Tuesday, April 1, 2008


White-breasted Nuthatch © Navroth 2008

Black-capped Chickadee © Navroth 2008

Belted Kingfisher © Navroth 2008

Red-breasted Nuthatch © Navroth 2008

As a life-long artist, it seemed like a natural step to turn my brushes in the direction of birds. Having recently read a biography of Louis Fuertes Agassiz, and how some of his art was used on the vintage Arm & Hammer Baking Soda trading cards (of which a have a few), it made me want to take a crack at small-scale bird portraits. So I have been doing small (2.5” x 3.5”) watercolors on 140 lb. cold press paper and vellum Bristol board. I like the idea of working small, as it requires a minimum of time to accomplish and you don’t have to necessarily put in a lot of detail to get your point across.

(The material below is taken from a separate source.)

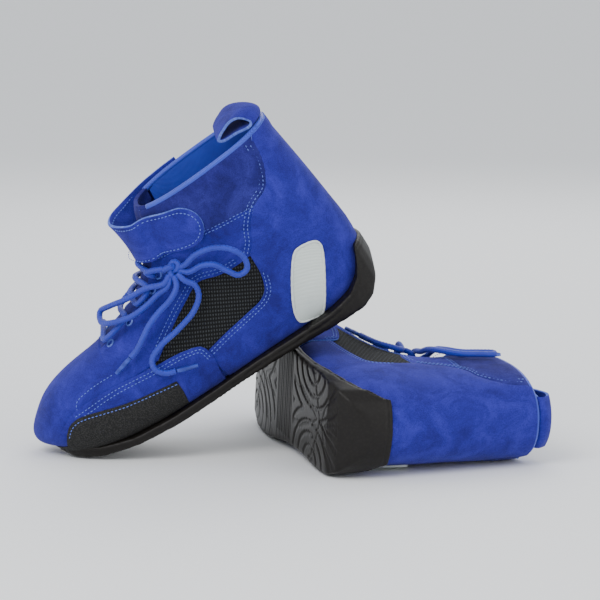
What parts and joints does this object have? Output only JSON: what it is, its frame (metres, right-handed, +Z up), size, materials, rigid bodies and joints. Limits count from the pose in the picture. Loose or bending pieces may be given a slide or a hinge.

Painting also let’s me spend some time with a particular bird, to study its shape, size and color. It affords me the opportunity to think about it more closely and learn more about it. I find that the act of painting is very meditative and calming, letting me focus my attention on only what is front of me. I generally have music playing and that too helps me focus. By the end of a painting session I may not even remember what I’ve just listened to!

A lot of art supplies are not required either—some good-quality watercolor paper, some half-way decent brushes, and some watercolor paint. Not much room is needed to do the work, so it can be done almost anywhere. This is good for me, because at least one of my cats is always determined to lie underneath the lamp while I paint!

I’ve put up two of the paintings on Ebay to see if I can stir up some interest. If it goes well, I may do more. Selling an original painting is sometimes hard, but the bidders seem to bid higher if it’s an original. Another good reason to stay with the small-sized art!

[Composed while listening to Future Sound of London "Lifeforms." An excellent electronic piece from the late 80s--and one of the most original electronic bands around.]